To do:
Every record must be written out once more, with nothing added or omitted.

---------- Provided records ----------

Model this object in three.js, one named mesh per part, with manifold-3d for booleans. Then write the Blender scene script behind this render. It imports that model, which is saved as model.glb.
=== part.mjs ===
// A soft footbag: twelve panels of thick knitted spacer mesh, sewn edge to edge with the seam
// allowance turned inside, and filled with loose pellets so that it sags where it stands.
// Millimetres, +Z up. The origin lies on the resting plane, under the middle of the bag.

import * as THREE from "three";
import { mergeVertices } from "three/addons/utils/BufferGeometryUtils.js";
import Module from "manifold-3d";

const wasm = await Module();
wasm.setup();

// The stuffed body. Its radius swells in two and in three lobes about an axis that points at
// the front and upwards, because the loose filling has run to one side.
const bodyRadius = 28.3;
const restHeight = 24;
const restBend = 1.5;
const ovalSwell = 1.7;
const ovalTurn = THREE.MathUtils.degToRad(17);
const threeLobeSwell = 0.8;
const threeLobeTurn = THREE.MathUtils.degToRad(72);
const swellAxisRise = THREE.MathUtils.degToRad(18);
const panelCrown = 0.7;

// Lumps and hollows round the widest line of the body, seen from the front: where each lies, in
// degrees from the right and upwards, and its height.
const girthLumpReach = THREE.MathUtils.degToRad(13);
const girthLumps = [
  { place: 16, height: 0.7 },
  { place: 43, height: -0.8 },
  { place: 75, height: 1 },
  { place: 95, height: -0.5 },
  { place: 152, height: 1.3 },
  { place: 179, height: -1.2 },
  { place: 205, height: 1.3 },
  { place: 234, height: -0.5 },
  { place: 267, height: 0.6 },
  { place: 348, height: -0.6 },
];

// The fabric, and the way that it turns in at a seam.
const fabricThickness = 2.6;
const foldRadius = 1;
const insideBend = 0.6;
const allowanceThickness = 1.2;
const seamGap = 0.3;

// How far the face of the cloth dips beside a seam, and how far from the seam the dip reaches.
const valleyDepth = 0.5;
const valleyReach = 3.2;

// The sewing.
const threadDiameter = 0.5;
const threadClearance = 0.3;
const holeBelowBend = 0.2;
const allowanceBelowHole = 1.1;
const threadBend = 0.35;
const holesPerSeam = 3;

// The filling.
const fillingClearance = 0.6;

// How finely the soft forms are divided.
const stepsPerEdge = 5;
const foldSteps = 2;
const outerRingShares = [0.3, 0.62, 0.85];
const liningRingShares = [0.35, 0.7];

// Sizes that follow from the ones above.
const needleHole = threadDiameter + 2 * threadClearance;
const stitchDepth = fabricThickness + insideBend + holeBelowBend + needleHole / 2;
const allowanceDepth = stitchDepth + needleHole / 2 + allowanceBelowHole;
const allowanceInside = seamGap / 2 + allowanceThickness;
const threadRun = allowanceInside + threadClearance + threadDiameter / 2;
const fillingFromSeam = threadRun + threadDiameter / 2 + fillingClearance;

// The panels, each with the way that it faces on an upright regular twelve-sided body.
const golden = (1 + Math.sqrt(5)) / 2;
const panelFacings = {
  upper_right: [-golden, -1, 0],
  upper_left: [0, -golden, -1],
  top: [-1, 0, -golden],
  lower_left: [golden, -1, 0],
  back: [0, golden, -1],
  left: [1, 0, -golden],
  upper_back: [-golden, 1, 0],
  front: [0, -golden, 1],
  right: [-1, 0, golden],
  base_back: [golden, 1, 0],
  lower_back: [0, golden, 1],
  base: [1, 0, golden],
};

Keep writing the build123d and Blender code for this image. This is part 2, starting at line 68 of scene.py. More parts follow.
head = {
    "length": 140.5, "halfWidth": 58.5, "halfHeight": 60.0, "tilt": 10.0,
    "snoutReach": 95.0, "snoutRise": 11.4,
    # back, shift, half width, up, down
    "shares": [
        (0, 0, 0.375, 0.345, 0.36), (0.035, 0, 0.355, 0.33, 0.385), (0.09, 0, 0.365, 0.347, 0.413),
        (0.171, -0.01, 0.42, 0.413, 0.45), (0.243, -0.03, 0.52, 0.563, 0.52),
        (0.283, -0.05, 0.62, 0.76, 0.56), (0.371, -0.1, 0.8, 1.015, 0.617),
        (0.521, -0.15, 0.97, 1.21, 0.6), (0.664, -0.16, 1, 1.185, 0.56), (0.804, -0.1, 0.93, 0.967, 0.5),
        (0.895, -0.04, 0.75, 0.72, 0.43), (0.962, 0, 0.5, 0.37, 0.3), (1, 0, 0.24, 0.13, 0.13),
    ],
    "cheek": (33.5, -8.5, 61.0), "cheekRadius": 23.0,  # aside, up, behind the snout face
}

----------

Result for this task:
Model this object in three.js, one named mesh per part, with manifold-3d for booleans. Then write the Blender scene script behind this render. It imports that model, which is saved as model.glb.
=== part.mjs ===
// A soft footbag: twelve panels of thick knitted spacer mesh, sewn edge to edge with the seam
// allowance turned inside, and filled with loose pellets so that it sags where it stands.
// Millimetres, +Z up. The origin lies on the resting plane, under the middle of the bag.

import * as THREE from "three";
import { mergeVertices } from "three/addons/utils/BufferGeometryUtils.js";
import Module from "manifold-3d";

const wasm = await Module();
wasm.setup();

// The stuffed body. Its radius swells in two and in three lobes about an axis that points at
// the front and upwards, because the loose filling has run to one side.
const bodyRadius = 28.3;
const restHeight = 24;
const restBend = 1.5;
const ovalSwell = 1.7;
const ovalTurn = THREE.MathUtils.degToRad(17);
const threeLobeSwell = 0.8;
const threeLobeTurn = THREE.MathUtils.degToRad(72);
const swellAxisRise = THREE.MathUtils.degToRad(18);
const panelCrown = 0.7;

// Lumps and hollows round the widest line of the body, seen from the front: where each lies, in
// degrees from the right and upwards, and its height.
const girthLumpReach = THREE.MathUtils.degToRad(13);
const girthLumps = [
  { place: 16, height: 0.7 },
  { place: 43, height: -0.8 },
  { place: 75, height: 1 },
  { place: 95, height: -0.5 },
  { place: 152, height: 1.3 },
  { place: 179, height: -1.2 },
  { place: 205, height: 1.3 },
  { place: 234, height: -0.5 },
  { place: 267, height: 0.6 },
  { place: 348, height: -0.6 },
];

// The fabric, and the way that it turns in at a seam.
const fabricThickness = 2.6;
const foldRadius = 1;
const insideBend = 0.6;
const allowanceThickness = 1.2;
const seamGap = 0.3;

// How far the face of the cloth dips beside a seam, and how far from the seam the dip reaches.
const valleyDepth = 0.5;
const valleyReach = 3.2;

// The sewing.
const threadDiameter = 0.5;
const threadClearance = 0.3;
const holeBelowBend = 0.2;
const allowanceBelowHole = 1.1;
const threadBend = 0.35;
const holesPerSeam = 3;

// The filling.
const fillingClearance = 0.6;

// How finely the soft forms are divided.
const stepsPerEdge = 5;
const foldSteps = 2;
const outerRingShares = [0.3, 0.62, 0.85];
const liningRingShares = [0.35, 0.7];

// Sizes that follow from the ones above.
const needleHole = threadDiameter + 2 * threadClearance;
const stitchDepth = fabricThickness + insideBend + holeBelowBend + needleHole / 2;
const allowanceDepth = stitchDepth + needleHole / 2 + allowanceBelowHole;
const allowanceInside = seamGap / 2 + allowanceThickness;
const threadRun = allowanceInside + threadClearance + threadDiameter / 2;
const fillingFromSeam = threadRun + threadDiameter / 2 + fillingClearance;

// The panels, each with the way that it faces on an upright regular twelve-sided body.
const golden = (1 + Math.sqrt(5)) / 2;
const panelFacings = {
  upper_right: [-golden, -1, 0],
  upper_left: [0, -golden, -1],
  top: [-1, 0, -golden],
  lower_left: [golden, -1, 0],
  back: [0, golden, -1],
  left: [1, 0, -golden],
  upper_back: [-golden, 1, 0],
  front: [0, -golden, 1],
  right: [-1, 0, golden],
  base_back: [golden, 1, 0],
  lower_back: [0, golden, 1],
  base: [1, 0, golden],
};

Keep writing the build123d and Blender code for this image. This is part 2, starting at line 68 of scene.py. More parts follow.
head = {
    "length": 140.5, "halfWidth": 58.5, "halfHeight": 60.0, "tilt": 10.0,
    "snoutReach": 95.0, "snoutRise": 11.4,
    # back, shift, half width, up, down
    "shares": [
        (0, 0, 0.375, 0.345, 0.36), (0.035, 0, 0.355, 0.33, 0.385), (0.09, 0, 0.365, 0.347, 0.413),
        (0.171, -0.01, 0.42, 0.413, 0.45), (0.243, -0.03, 0.52, 0.563, 0.52),
        (0.283, -0.05, 0.62, 0.76, 0.56), (0.371, -0.1, 0.8, 1.015, 0.617),
        (0.521, -0.15, 0.97, 1.21, 0.6), (0.664, -0.16, 1, 1.185, 0.56), (0.804, -0.1, 0.93, 0.967, 0.5),
        (0.895, -0.04, 0.75, 0.72, 0.43), (0.962, 0, 0.5, 0.37, 0.3), (1, 0, 0.24, 0.13, 0.13),
    ],
    "cheek": (33.5, -8.5, 61.0), "cheekRadius": 23.0,  # aside, up, behind the snout face
}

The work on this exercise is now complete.